▼
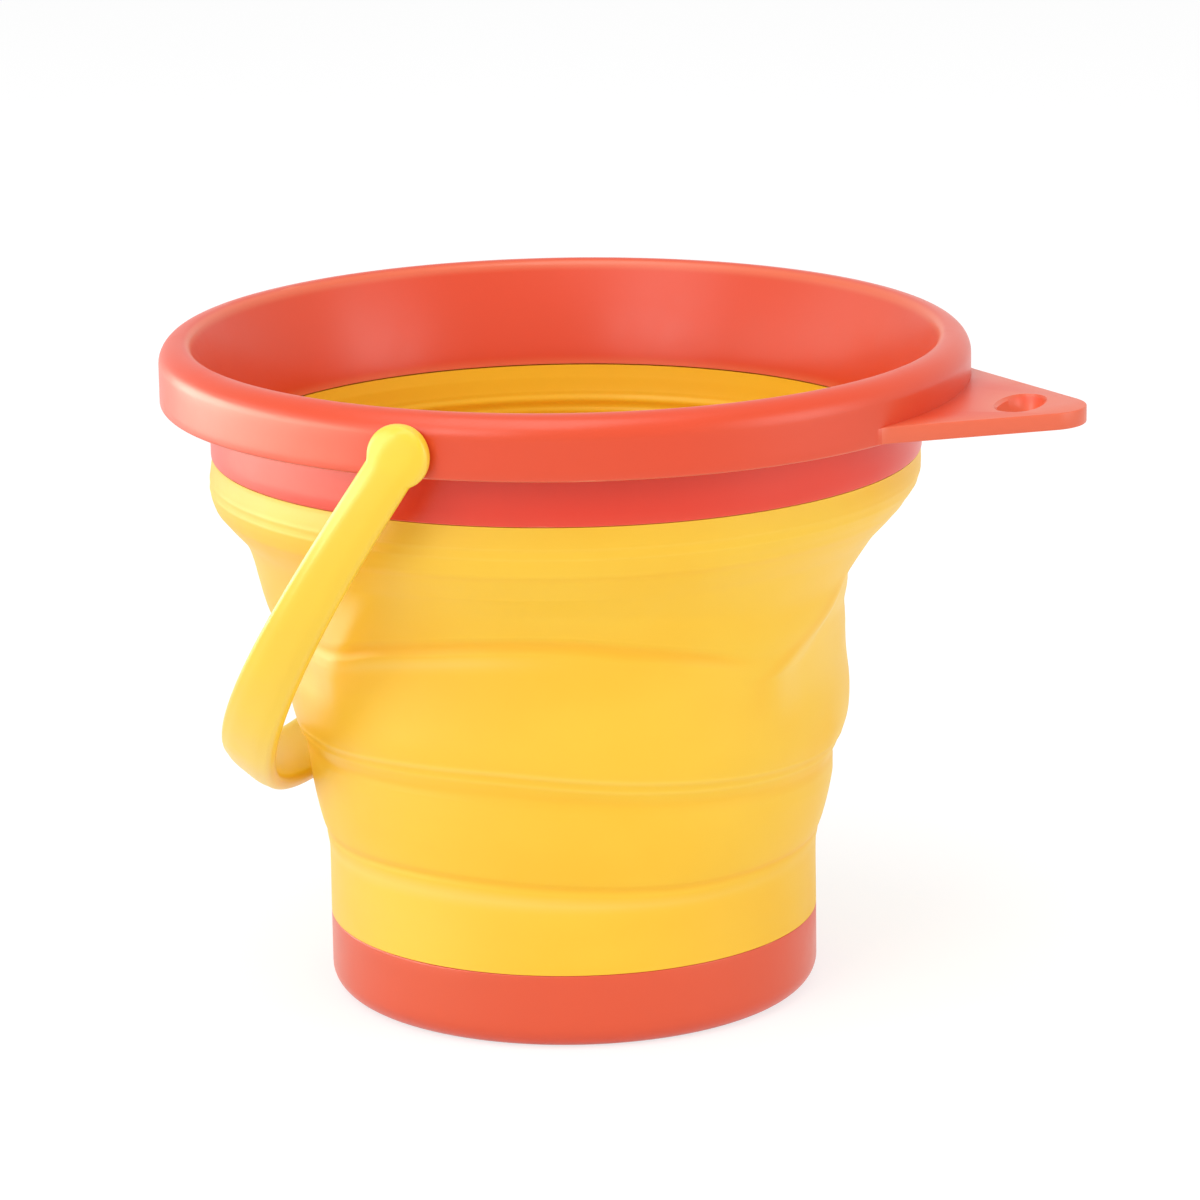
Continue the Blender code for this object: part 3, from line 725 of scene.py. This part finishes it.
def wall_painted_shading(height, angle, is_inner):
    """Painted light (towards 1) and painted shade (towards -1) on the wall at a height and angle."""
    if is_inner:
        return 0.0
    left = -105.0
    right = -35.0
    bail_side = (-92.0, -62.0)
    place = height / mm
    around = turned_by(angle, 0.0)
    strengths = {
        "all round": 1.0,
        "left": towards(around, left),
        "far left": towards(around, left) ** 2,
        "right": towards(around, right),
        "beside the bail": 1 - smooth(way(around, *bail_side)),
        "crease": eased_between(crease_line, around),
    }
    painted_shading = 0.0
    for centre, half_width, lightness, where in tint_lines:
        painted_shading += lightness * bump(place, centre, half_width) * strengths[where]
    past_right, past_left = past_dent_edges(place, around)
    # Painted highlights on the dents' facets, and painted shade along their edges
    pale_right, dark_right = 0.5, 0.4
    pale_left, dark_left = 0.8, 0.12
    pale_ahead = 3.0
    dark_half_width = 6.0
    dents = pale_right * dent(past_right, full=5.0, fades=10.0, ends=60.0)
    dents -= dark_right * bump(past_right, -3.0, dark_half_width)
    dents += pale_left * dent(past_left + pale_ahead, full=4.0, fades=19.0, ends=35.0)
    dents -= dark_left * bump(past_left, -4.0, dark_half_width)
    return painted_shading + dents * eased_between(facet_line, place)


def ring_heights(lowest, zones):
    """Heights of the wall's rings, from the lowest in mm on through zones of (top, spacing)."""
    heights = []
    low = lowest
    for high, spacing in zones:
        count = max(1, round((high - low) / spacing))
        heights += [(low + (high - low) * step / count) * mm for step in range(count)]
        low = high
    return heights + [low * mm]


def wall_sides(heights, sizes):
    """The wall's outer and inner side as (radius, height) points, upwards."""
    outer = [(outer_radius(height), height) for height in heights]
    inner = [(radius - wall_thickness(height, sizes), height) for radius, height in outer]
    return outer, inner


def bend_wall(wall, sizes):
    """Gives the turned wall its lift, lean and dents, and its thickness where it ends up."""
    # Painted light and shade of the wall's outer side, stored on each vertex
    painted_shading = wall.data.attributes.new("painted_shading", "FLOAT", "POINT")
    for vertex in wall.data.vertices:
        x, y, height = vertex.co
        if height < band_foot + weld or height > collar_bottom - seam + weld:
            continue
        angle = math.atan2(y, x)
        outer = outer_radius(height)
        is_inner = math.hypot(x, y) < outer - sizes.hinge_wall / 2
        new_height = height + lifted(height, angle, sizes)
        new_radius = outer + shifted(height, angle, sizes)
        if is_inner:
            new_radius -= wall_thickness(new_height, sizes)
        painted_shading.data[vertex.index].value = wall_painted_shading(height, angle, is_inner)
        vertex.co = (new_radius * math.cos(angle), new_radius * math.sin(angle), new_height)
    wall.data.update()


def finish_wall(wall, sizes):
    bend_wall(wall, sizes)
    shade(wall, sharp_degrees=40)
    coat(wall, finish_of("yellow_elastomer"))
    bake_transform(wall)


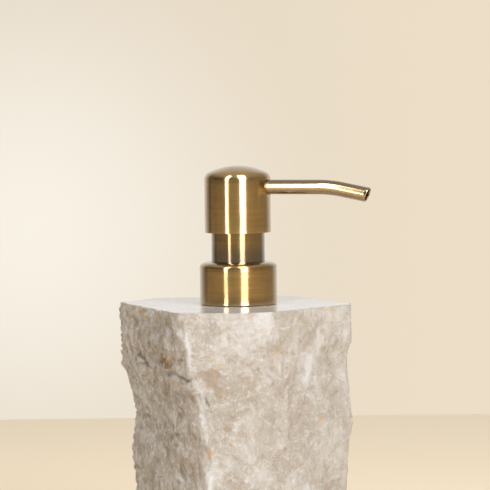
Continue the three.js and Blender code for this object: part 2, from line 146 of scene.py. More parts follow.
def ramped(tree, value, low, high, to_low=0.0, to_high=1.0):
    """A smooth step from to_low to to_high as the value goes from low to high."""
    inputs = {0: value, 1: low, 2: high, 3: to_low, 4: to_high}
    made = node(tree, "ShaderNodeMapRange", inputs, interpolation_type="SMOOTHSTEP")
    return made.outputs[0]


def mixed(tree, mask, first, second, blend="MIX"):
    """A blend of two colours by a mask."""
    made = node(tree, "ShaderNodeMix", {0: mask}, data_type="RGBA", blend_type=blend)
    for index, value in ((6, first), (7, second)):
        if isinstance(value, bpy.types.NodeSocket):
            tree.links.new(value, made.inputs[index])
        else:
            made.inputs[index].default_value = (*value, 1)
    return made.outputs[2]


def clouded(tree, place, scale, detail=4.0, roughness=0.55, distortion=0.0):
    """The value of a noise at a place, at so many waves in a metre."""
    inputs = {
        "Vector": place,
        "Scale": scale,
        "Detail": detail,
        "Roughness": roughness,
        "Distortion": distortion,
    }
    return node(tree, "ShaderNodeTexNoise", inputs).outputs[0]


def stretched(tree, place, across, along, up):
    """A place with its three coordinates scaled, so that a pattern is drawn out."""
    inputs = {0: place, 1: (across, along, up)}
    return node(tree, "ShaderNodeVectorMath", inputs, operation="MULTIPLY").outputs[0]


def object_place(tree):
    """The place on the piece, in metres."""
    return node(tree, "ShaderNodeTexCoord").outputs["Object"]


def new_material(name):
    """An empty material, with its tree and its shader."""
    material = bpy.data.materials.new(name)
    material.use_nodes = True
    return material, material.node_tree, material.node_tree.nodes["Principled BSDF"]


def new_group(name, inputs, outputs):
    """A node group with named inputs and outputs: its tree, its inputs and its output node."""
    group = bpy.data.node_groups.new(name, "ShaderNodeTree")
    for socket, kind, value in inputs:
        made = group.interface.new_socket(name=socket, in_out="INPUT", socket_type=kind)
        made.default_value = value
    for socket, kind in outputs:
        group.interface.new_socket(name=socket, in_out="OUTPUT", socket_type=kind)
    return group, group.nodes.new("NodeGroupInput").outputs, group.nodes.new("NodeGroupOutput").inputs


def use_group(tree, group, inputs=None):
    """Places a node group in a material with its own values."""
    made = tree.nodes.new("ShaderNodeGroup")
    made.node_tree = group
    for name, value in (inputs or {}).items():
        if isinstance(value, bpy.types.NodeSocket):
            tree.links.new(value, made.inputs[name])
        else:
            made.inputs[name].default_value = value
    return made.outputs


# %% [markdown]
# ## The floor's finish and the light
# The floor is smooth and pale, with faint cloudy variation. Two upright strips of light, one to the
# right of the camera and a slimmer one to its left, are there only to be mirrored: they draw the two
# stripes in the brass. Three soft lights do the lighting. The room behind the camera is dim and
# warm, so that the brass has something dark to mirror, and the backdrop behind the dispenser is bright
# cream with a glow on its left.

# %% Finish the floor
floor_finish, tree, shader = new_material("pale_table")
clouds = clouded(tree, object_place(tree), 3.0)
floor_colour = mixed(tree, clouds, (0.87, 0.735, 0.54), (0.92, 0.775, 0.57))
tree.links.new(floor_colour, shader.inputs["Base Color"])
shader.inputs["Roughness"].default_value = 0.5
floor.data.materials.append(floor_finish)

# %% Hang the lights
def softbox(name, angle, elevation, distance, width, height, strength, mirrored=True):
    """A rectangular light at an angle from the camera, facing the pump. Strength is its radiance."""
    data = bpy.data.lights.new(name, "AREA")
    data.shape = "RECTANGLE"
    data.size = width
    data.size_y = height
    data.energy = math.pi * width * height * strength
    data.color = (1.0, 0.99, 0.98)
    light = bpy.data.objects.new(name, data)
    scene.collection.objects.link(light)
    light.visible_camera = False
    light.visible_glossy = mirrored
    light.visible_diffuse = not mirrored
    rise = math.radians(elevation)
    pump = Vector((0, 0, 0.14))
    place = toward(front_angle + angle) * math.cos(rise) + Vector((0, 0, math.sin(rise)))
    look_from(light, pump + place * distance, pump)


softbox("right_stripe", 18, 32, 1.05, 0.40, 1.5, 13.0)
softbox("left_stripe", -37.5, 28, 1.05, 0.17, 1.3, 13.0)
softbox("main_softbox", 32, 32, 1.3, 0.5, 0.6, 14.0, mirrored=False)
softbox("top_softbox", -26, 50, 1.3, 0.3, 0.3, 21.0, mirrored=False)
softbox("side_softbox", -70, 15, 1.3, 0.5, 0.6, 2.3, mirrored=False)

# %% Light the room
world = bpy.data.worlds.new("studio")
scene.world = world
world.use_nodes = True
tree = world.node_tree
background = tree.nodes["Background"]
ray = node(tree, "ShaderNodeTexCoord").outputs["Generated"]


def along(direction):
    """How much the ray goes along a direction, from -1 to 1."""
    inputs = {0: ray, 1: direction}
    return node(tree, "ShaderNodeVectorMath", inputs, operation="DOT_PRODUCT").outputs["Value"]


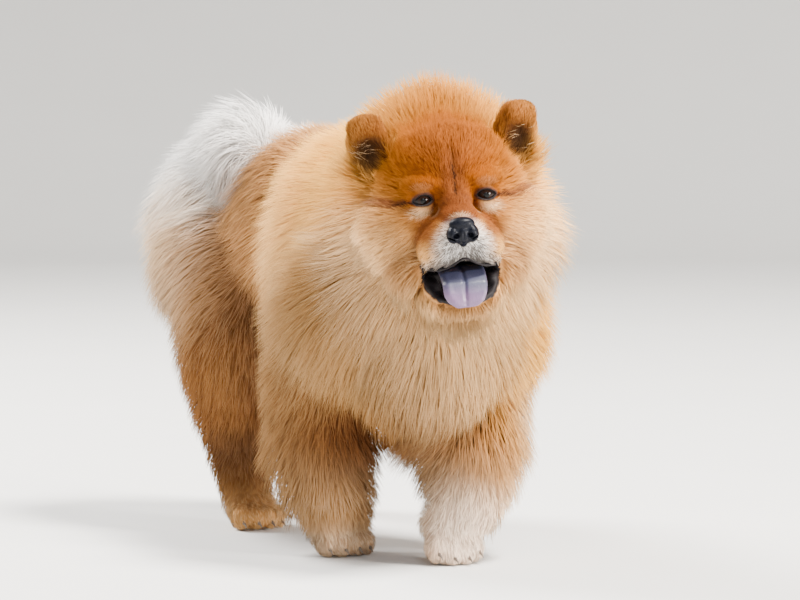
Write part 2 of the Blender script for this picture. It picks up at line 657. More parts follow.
▲
- **REQUIREMENTS**:
Copy out only the lines running from the beginning of the data to the line with "return outer, inner", both ends included.

- **RESPONSE TO THIS TASK**:
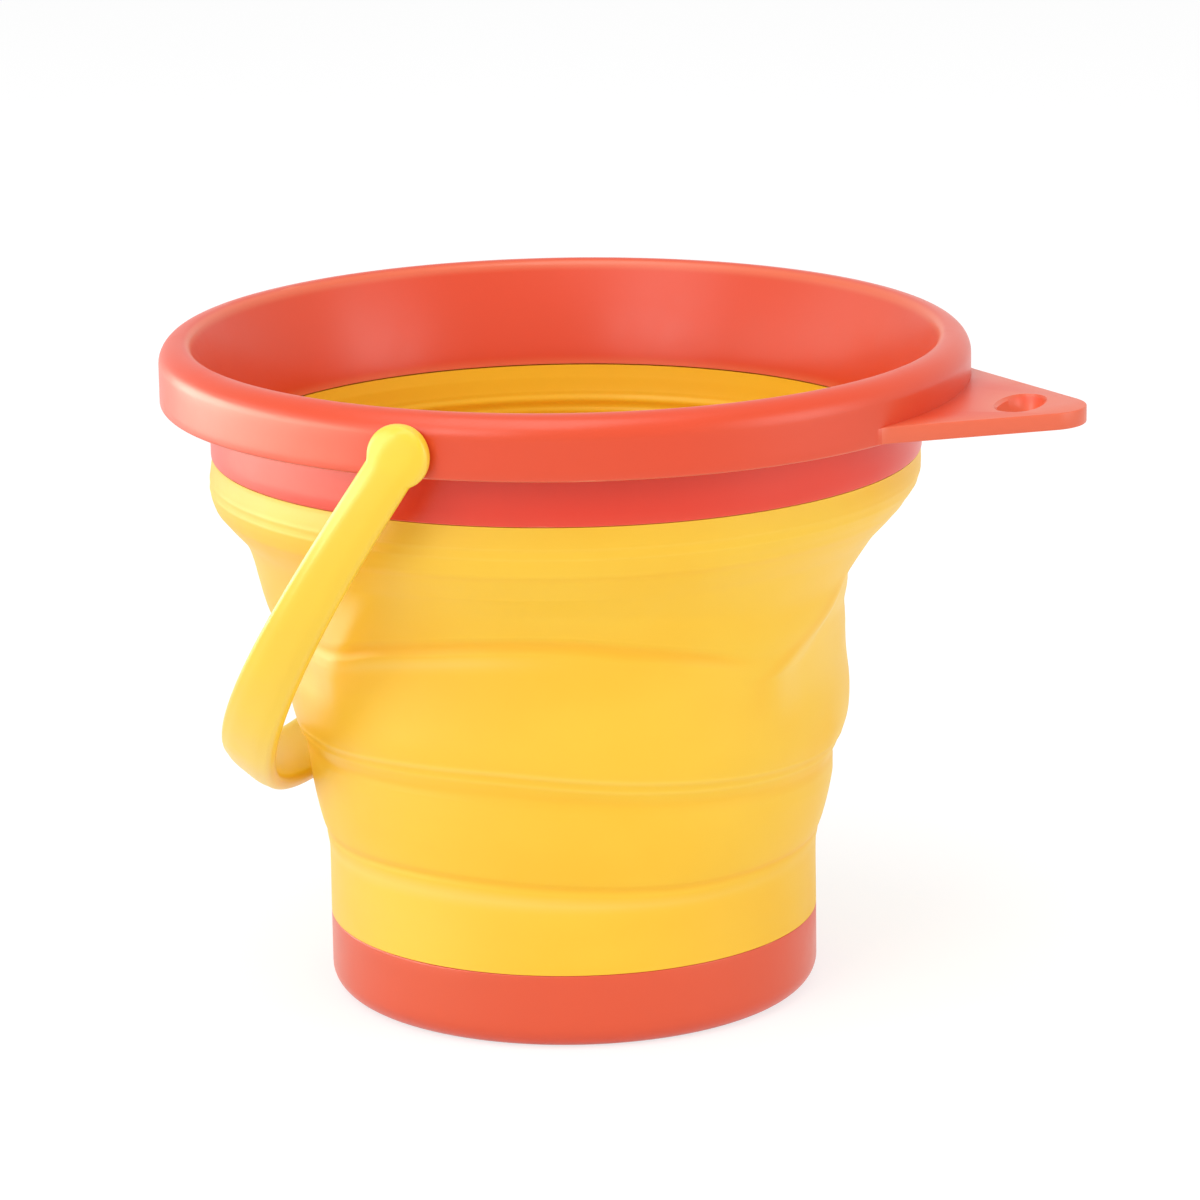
Continue the Blender code for this object: part 3, from line 725 of scene.py. This part finishes it.
def wall_painted_shading(height, angle, is_inner):
    """Painted light (towards 1) and painted shade (towards -1) on the wall at a height and angle."""
    if is_inner:
        return 0.0
    left = -105.0
    right = -35.0
    bail_side = (-92.0, -62.0)
    place = height / mm
    around = turned_by(angle, 0.0)
    strengths = {
        "all round": 1.0,
        "left": towards(around, left),
        "far left": towards(around, left) ** 2,
        "right": towards(around, right),
        "beside the bail": 1 - smooth(way(around, *bail_side)),
        "crease": eased_between(crease_line, around),
    }
    painted_shading = 0.0
    for centre, half_width, lightness, where in tint_lines:
        painted_shading += lightness * bump(place, centre, half_width) * strengths[where]
    past_right, past_left = past_dent_edges(place, around)
    # Painted highlights on the dents' facets, and painted shade along their edges
    pale_right, dark_right = 0.5, 0.4
    pale_left, dark_left = 0.8, 0.12
    pale_ahead = 3.0
    dark_half_width = 6.0
    dents = pale_right * dent(past_right, full=5.0, fades=10.0, ends=60.0)
    dents -= dark_right * bump(past_right, -3.0, dark_half_width)
    dents += pale_left * dent(past_left + pale_ahead, full=4.0, fades=19.0, ends=35.0)
    dents -= dark_left * bump(past_left, -4.0, dark_half_width)
    return painted_shading + dents * eased_between(facet_line, place)


def ring_heights(lowest, zones):
    """Heights of the wall's rings, from the lowest in mm on through zones of (top, spacing)."""
    heights = []
    low = lowest
    for high, spacing in zones:
        count = max(1, round((high - low) / spacing))
        heights += [(low + (high - low) * step / count) * mm for step in range(count)]
        low = high
    return heights + [low * mm]


def wall_sides(heights, sizes):
    """The wall's outer and inner side as (radius, height) points, upwards."""
    outer = [(outer_radius(height), height) for height in heights]
    inner = [(radius - wall_thickness(height, sizes), height) for radius, height in outer]
    return outer, inner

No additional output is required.